The request
Print all the data, keeping every line exactly as it is.

* BEGIN *

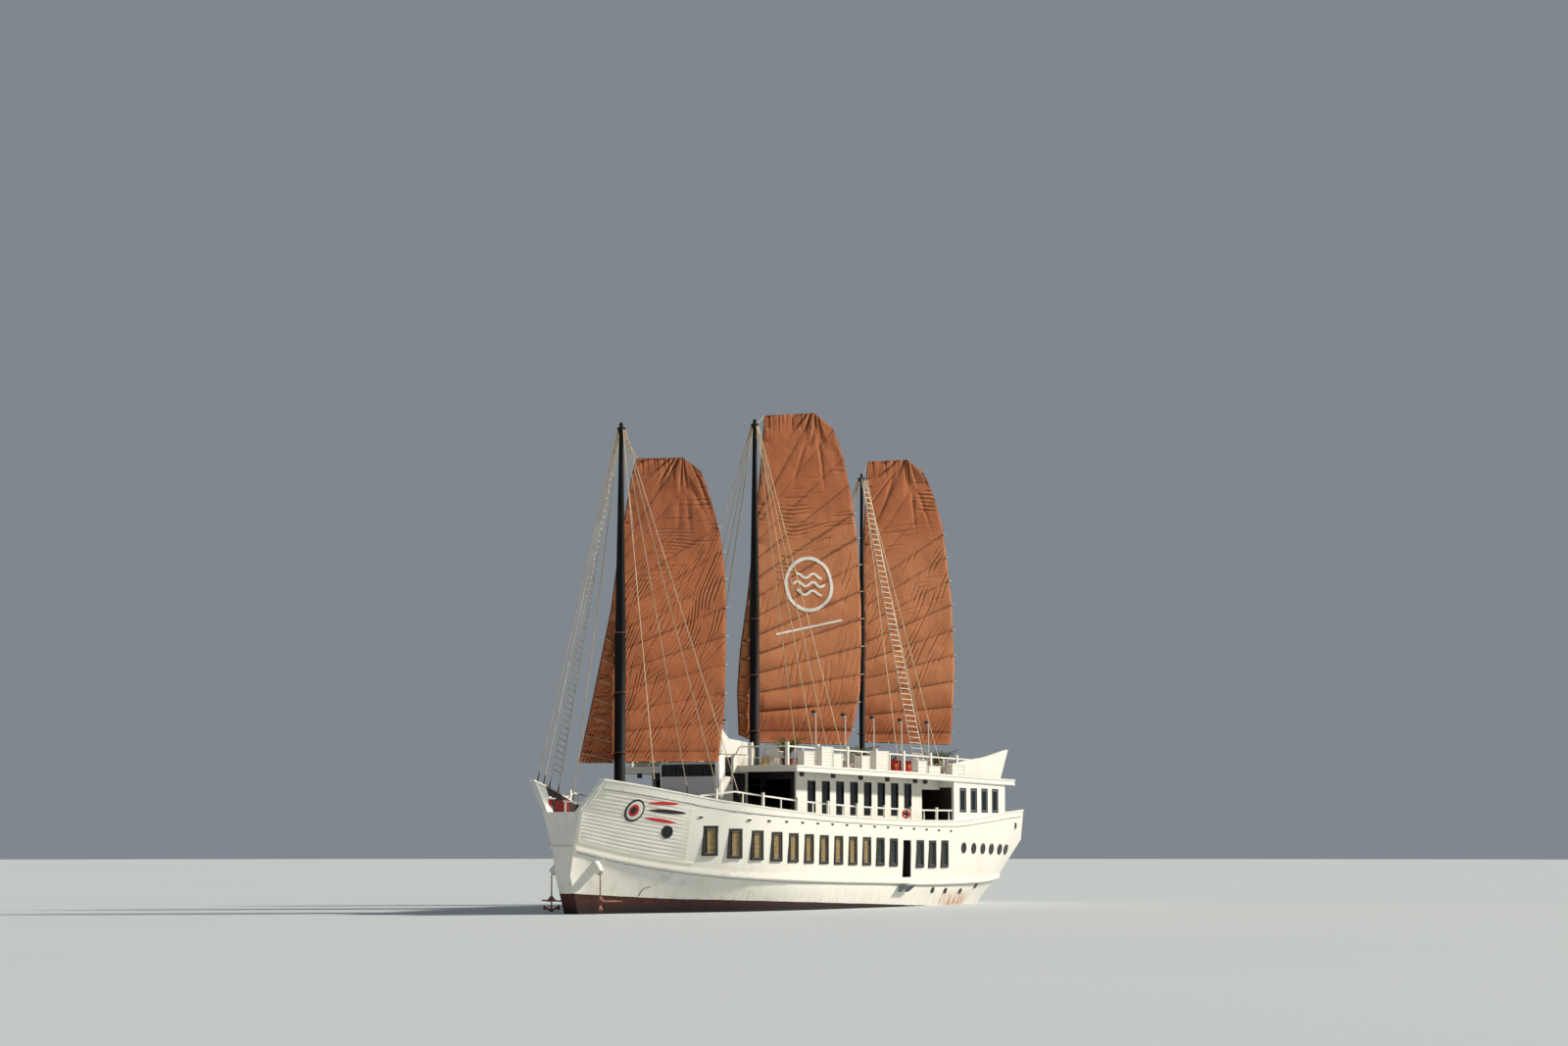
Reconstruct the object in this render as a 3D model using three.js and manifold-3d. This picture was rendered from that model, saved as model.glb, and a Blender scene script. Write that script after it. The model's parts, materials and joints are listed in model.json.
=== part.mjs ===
// Chinese junk: a steel cruise junk of about 37 m with three masts, afloat.
// Millimetres. +X is the bow, +Y is port, +Z is up, origin amidships on the waterline.
import * as THREE from 'three';
import { mergeVertices } from 'three/addons/utils/BufferGeometryUtils.js';
import Module from 'manifold-3d';

const wasm = await Module();
wasm.setup();

// Driving dimensions
const GAP = 0.3;              // between pieces that bear on each other
const DECK_Z = 3900;          // main deck
const BULWARK = 200;          // thickness of the bulwark and the bow
const STATIONS = 45;          // sections of the hull
const WALL = 110;             // house walls
const ROOF = { bow: 6340, stern: -17000, half: 4990, aftHalf: 4700, thick: 260 };
const ROOF_UNDER = { bowZ: 6560, sternZ: 6230 };
const SAIL_ANGLE = 30;        // leech swung to port of the centreline, degrees
const CLOTH = { near: 335, thick: 30 };   // offset to starboard of the mast's axis
const LOOSE = 8;              // clearance at a hinge or a collar

// Colours
const COLOURS = {
  white: [0xe9e6dc, 0.45, 0.0], hull: [0xe4e2d8, 0.5, 0.0], grey: [0x8f9494, 0.6, 0.1],
  black: [0x15151a, 0.5, 0.0], sail: [0x9c5333, 0.9, 0.0], rope: [0xb9a78c, 0.9, 0.0],
  bamboo: [0x6b3f28, 0.8, 0.0], rust: [0x6a3d2a, 0.85, 0.4], bronze: [0xa77f3f, 0.35, 1.0],
  antifoul: [0x5e241c, 0.8, 0.0], red: [0x8c1f18, 0.6, 0.0], dark: [0x2a2a2a, 0.6, 0.2],
};

// Hull lines. Each level has its half breadth y against x, from stern to bow.
const CAP_Z = [[-18600, 4860], [-16540, 4730], [-12640, 4420], [-9620, 4250], [-6820, 4240],
  [-1580, 4310], [3260, 4440], [7680, 4670], [11080, 4960], [13720, 5340], [16400, 5730], [18180, 5950]];
const RUB_Z = [[-17300, 1500], [-12820, 1220], [-6980, 1180], [-1740, 1310], [3100, 1410],
  [7520, 1550], [10740, 1710], [13360, 1990], [16020, 2420], [18450, 2960]];
const BELT_SHARE = 0.55;      // height of the belt line between rub rail and cap
const LEVELS = {
  cap: { y: [[-18600, 4400], [-16800, 4600], [-13000, 4850], [-9000, 5050], [-4000, 5150], [1000, 5200],
    [5000, 5170], [8000, 5060], [10500, 4720], [12500, 3930], [14500, 3220], [16500, 2560], [18180, 2000]],
    z: CAP_Z },
  belt: { y: [[-18500, 4300], [-16800, 4520], [-13000, 4830], [-9000, 5030], [-4000, 5140], [1000, 5170],
    [5000, 5140], [7600, 5060], [9770, 4740], [11070, 4360], [12400, 3800], [14500, 2900], [16500, 1980],
    [18600, 1000]], z: null },
  rub: { y: [[-17300, 3500], [-16000, 4150], [-13000, 4680], [-9000, 4950], [-4000, 5060], [1000, 5120],
    [4500, 5100], [7100, 5010], [8470, 4850], [9770, 4580], [11070, 4200], [12240, 3640], [14500, 2480],
    [16500, 1500], [18450, 590]], z: RUB_Z },
  knuckle: { y: [[-16900, 3200], [-15500, 3900], [-12500, 4450], [-8000, 4820], [-2000, 4950], [3000, 4950],
    [6500, 4800], [9000, 4450], [11000, 3850], [13500, 2700], [16000, 1450], [18440, 400]],
    z: [[-16900, 1000], [-12000, 700], [-2000, 650], [6500, 800], [12000, 1150], [18440, 1700]] },
  water: { y: [[-16300, 2790], [-14500, 3500], [-12000, 4150], [-8000, 4600], [-2000, 4750], [3000, 4700],
    [6500, 4450], [9000, 4000], [11000, 3350], [13500, 2200], [16000, 1080], [17760, 380]],
    z: [[-16300, 0], [17760, 0]] },
  bilge: { y: [[-15900, 1700], [-13500, 2600], [-11000, 3300], [-7000, 4000], [-2000, 4300], [3000, 4200],
    [6500, 3800], [9000, 3150], [11500, 2250], [14000, 1250], [16000, 500], [17100, 180]],
    z: [[-15900, -150], [-12000, -500], [-8000, -850], [-2000, -950], [9000, -950], [17100, -900]] },
  bottom: { y: [[-15500, 700], [-13500, 1100], [-11000, 1500], [-7000, 2400], [-2000, 3100], [3000, 3000],
    [6500, 2400], [9000, 1700], [11500, 1000], [14000, 480], [16600, 120]],
    z: [[-15500, -330], [-12000, -900], [-8000, -1350], [-3000, -1600], [9000, -1600], [13000, -1500],
      [16600, -1300]] },
};
const KEEL_LINE = [[-15400, -450], [-12000, -1080], [-8000, -1500], [-3000, -1750], [9000, -1750],
  [13000, -1650], [16500, -1400]];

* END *

Output for this task
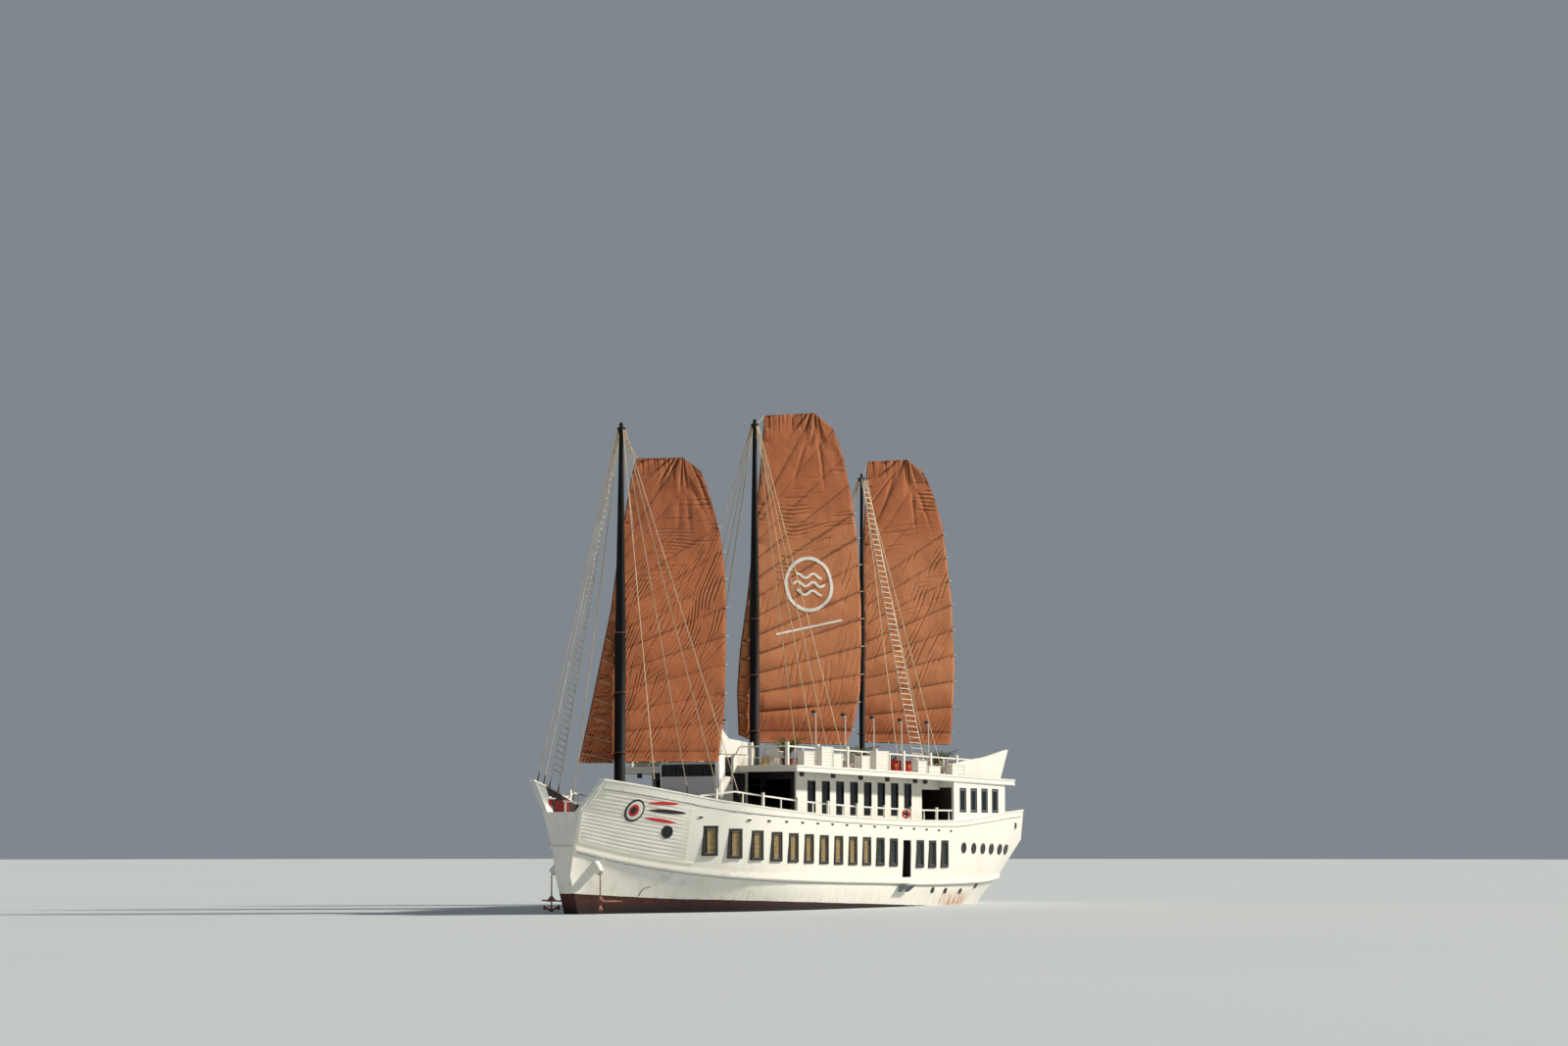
Reconstruct the object in this render as a 3D model using three.js and manifold-3d. This picture was rendered from that model, saved as model.glb, and a Blender scene script. Write that script after it. The model's parts, materials and joints are listed in model.json.
=== part.mjs ===
// Chinese junk: a steel cruise junk of about 37 m with three masts, afloat.
// Millimetres. +X is the bow, +Y is port, +Z is up, origin amidships on the waterline.
import * as THREE from 'three';
import { mergeVertices } from 'three/addons/utils/BufferGeometryUtils.js';
import Module from 'manifold-3d';

const wasm = await Module();
wasm.setup();

// Driving dimensions
const GAP = 0.3;              // between pieces that bear on each other
const DECK_Z = 3900;          // main deck
const BULWARK = 200;          // thickness of the bulwark and the bow
const STATIONS = 45;          // sections of the hull
const WALL = 110;             // house walls
const ROOF = { bow: 6340, stern: -17000, half: 4990, aftHalf: 4700, thick: 260 };
const ROOF_UNDER = { bowZ: 6560, sternZ: 6230 };
const SAIL_ANGLE = 30;        // leech swung to port of the centreline, degrees
const CLOTH = { near: 335, thick: 30 };   // offset to starboard of the mast's axis
const LOOSE = 8;              // clearance at a hinge or a collar

// Colours
const COLOURS = {
  white: [0xe9e6dc, 0.45, 0.0], hull: [0xe4e2d8, 0.5, 0.0], grey: [0x8f9494, 0.6, 0.1],
  black: [0x15151a, 0.5, 0.0], sail: [0x9c5333, 0.9, 0.0], rope: [0xb9a78c, 0.9, 0.0],
  bamboo: [0x6b3f28, 0.8, 0.0], rust: [0x6a3d2a, 0.85, 0.4], bronze: [0xa77f3f, 0.35, 1.0],
  antifoul: [0x5e241c, 0.8, 0.0], red: [0x8c1f18, 0.6, 0.0], dark: [0x2a2a2a, 0.6, 0.2],
};

// Hull lines. Each level has its half breadth y against x, from stern to bow.
const CAP_Z = [[-18600, 4860], [-16540, 4730], [-12640, 4420], [-9620, 4250], [-6820, 4240],
  [-1580, 4310], [3260, 4440], [7680, 4670], [11080, 4960], [13720, 5340], [16400, 5730], [18180, 5950]];
const RUB_Z = [[-17300, 1500], [-12820, 1220], [-6980, 1180], [-1740, 1310], [3100, 1410],
  [7520, 1550], [10740, 1710], [13360, 1990], [16020, 2420], [18450, 2960]];
const BELT_SHARE = 0.55;      // height of the belt line between rub rail and cap
const LEVELS = {
  cap: { y: [[-18600, 4400], [-16800, 4600], [-13000, 4850], [-9000, 5050], [-4000, 5150], [1000, 5200],
    [5000, 5170], [8000, 5060], [10500, 4720], [12500, 3930], [14500, 3220], [16500, 2560], [18180, 2000]],
    z: CAP_Z },
  belt: { y: [[-18500, 4300], [-16800, 4520], [-13000, 4830], [-9000, 5030], [-4000, 5140], [1000, 5170],
    [5000, 5140], [7600, 5060], [9770, 4740], [11070, 4360], [12400, 3800], [14500, 2900], [16500, 1980],
    [18600, 1000]], z: null },
  rub: { y: [[-17300, 3500], [-16000, 4150], [-13000, 4680], [-9000, 4950], [-4000, 5060], [1000, 5120],
    [4500, 5100], [7100, 5010], [8470, 4850], [9770, 4580], [11070, 4200], [12240, 3640], [14500, 2480],
    [16500, 1500], [18450, 590]], z: RUB_Z },
  knuckle: { y: [[-16900, 3200], [-15500, 3900], [-12500, 4450], [-8000, 4820], [-2000, 4950], [3000, 4950],
    [6500, 4800], [9000, 4450], [11000, 3850], [13500, 2700], [16000, 1450], [18440, 400]],
    z: [[-16900, 1000], [-12000, 700], [-2000, 650], [6500, 800], [12000, 1150], [18440, 1700]] },
  water: { y: [[-16300, 2790], [-14500, 3500], [-12000, 4150], [-8000, 4600], [-2000, 4750], [3000, 4700],
    [6500, 4450], [9000, 4000], [11000, 3350], [13500, 2200], [16000, 1080], [17760, 380]],
    z: [[-16300, 0], [17760, 0]] },
  bilge: { y: [[-15900, 1700], [-13500, 2600], [-11000, 3300], [-7000, 4000], [-2000, 4300], [3000, 4200],
    [6500, 3800], [9000, 3150], [11500, 2250], [14000, 1250], [16000, 500], [17100, 180]],
    z: [[-15900, -150], [-12000, -500], [-8000, -850], [-2000, -950], [9000, -950], [17100, -900]] },
  bottom: { y: [[-15500, 700], [-13500, 1100], [-11000, 1500], [-7000, 2400], [-2000, 3100], [3000, 3000],
    [6500, 2400], [9000, 1700], [11500, 1000], [14000, 480], [16600, 120]],
    z: [[-15500, -330], [-12000, -900], [-8000, -1350], [-3000, -1600], [9000, -1600], [13000, -1500],
      [16600, -1300]] },
};
const KEEL_LINE = [[-15400, -450], [-12000, -1080], [-8000, -1500], [-3000, -1750], [9000, -1750],
  [13000, -1650], [16500, -1400]];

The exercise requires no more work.